Today Fishponds, tomorrow the world...
Graham New is a Bristolian whose fortune lies in a good dose of envy. People, mostly women but increasingly men, often wish their hair was a different colour.
Out of this human foible are big businesses built.
Big names like Wella, L'Oreal, Garnier and the like brew up the Honey Highlights and the Beach Blonde tubes. Less famous, but equally vital, are the little bits of tin foil they stick on your head to stop the colour leaching and protect your scalp.
And Graham New sells the foils. Procare, his firm, has pretty much cornered the market in the UK. They sell 75% of the foil used in salons. And a new gadget he's created now dispenses the foil strips in handy lengths, saving the hairdressers' fingers from annoying foil cuts.
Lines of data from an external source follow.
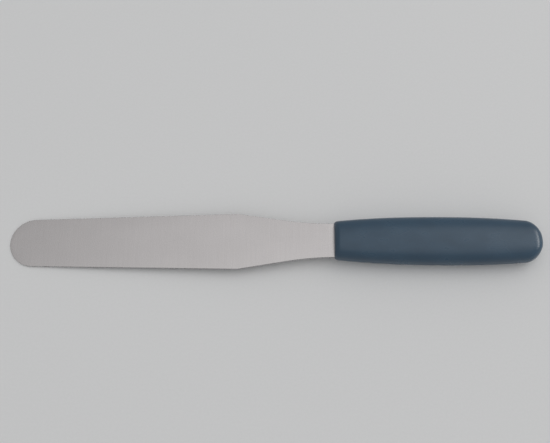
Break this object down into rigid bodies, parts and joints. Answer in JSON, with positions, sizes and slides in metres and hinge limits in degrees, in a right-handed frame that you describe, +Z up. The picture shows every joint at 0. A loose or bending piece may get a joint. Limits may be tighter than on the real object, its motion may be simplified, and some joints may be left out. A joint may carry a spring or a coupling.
{
  "type": "flexible putty knife",
  "caption": "Long round-ended spring-steel spreading blade, necked and shouldered, in a plain moulded plastic handle, lying at rest.",
  "frame": {"origin": "centre of the footprint, on the surface that the knife lies on", "axes": "+X along the knife from the blade's tip to the handle's butt, +Y across the blade, +Z up from the surface"},
  "size_m": [0.3274, 0.0354, 0.018],
  "materials": {
    "blade_steel": "stainless spring steel, ground and finely brushed to an even satin, with a narrow ground band along the edge",
    "core_plastic": "plain unpigmented moulding, as it comes out of the tool",
    "grip_plastic": "dark slate-coloured moulded plastic with a fine satin texture"
  },
  "bodies": {
    "handle": {"handle_core": "core_plastic", "handle_grip": "grip_plastic"},
    "blade": {"blade": "blade_steel"}
  },
  "joints": [
    {"name": "blade_flex", "type": "hinge", "parent": "handle", "child": "blade", "pos_m": [0.03625, 0, 0.009], "axis": [0, 1, 0], "range_deg": [-30, 30], "stiffness_Nm_per_rad": 7.86, "deforming": ["blade"]}
  ]
}
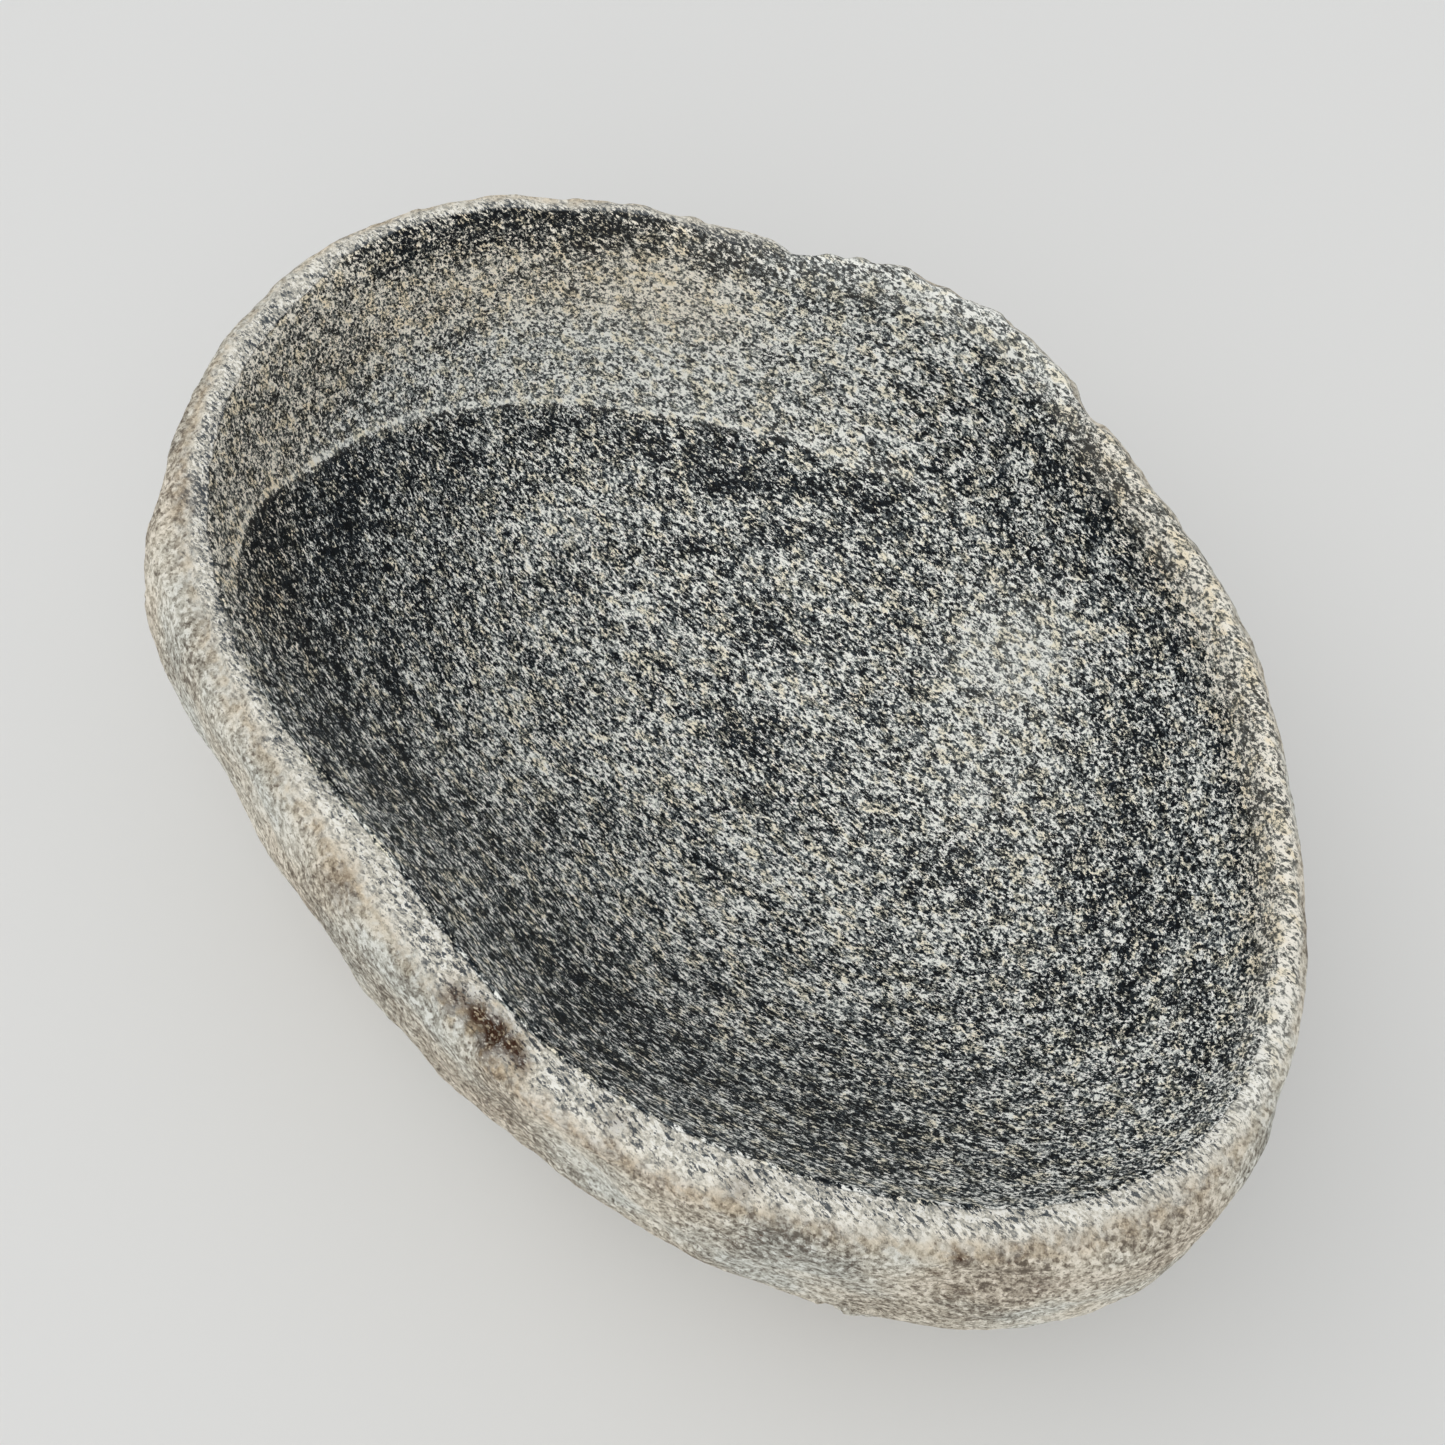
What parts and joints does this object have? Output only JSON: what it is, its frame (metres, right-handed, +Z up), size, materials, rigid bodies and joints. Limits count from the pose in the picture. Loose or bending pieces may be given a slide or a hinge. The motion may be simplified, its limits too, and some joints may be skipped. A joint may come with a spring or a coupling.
{
  "type": "granite boulder bowl",
  "caption": "Egg-shaped bowl hollowed out of a natural granite boulder, with a ground rim, a honed hollow and a flat foot.",
  "frame": {"origin": "middle of the bowl's length and width, on the plane that its foot rests on", "axes": "+Z up out of the hollow, +X along the length towards its blunter end"},
  "size_m": [0.4498, 0.3158, 0.146],
  "materials": {
    "granite": "matte"
  },
  "bodies": {
    "root": {"stone_bowl": "granite"}
  },
  "joints": []
}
But with the UK conquered, Mr New wants the world. So, how do you get to Oman from Fishponds? And do they want their highlights there?
They're banging the drum for export in Bristol today. Oddly, in a city built on trade, we seem to be lagging behind a bit when it comes to flogging West Country goodies all over the globe.
Of every pound earned abroad by UK PLC, just 4.8p came from companies based here. The North West does twice that.
UK Trade & Investments (UKTI) is the quango paid to get firms exporting like there's no tomorrow. And they're running a special event aimed at small firms in the west in the city centre. Small companies are rarely frequent flyers, they have no budget to swan off and schmooze the Swedes or chat up the Chinese. So UKTI have brought the world to Bristol.
People from China and the Caribbean will be there, Oman, Mexico, Russia, the US, you name it. Michelle Mone, the underwear entrepreneur turned TV Pundit will offer her wisdom.
And in the audience, Graham New. "I'm hoping to learn a few tricks", he tells me. "Anything to get into a few more countries."
Oddly, it seems the recession has helped the export drive. Russell Jones, the Director of UKTI for the South West, used to find it hard going convincing small businesses in Taunton or Bradley Stoke that the global market mattered.
"Now, they all know it matters hugely", Mr Jones tells me. "They all watched the world go into recession. One part of it caught a cold, and soon the rest followed. Now no-one thinks we're an island any more."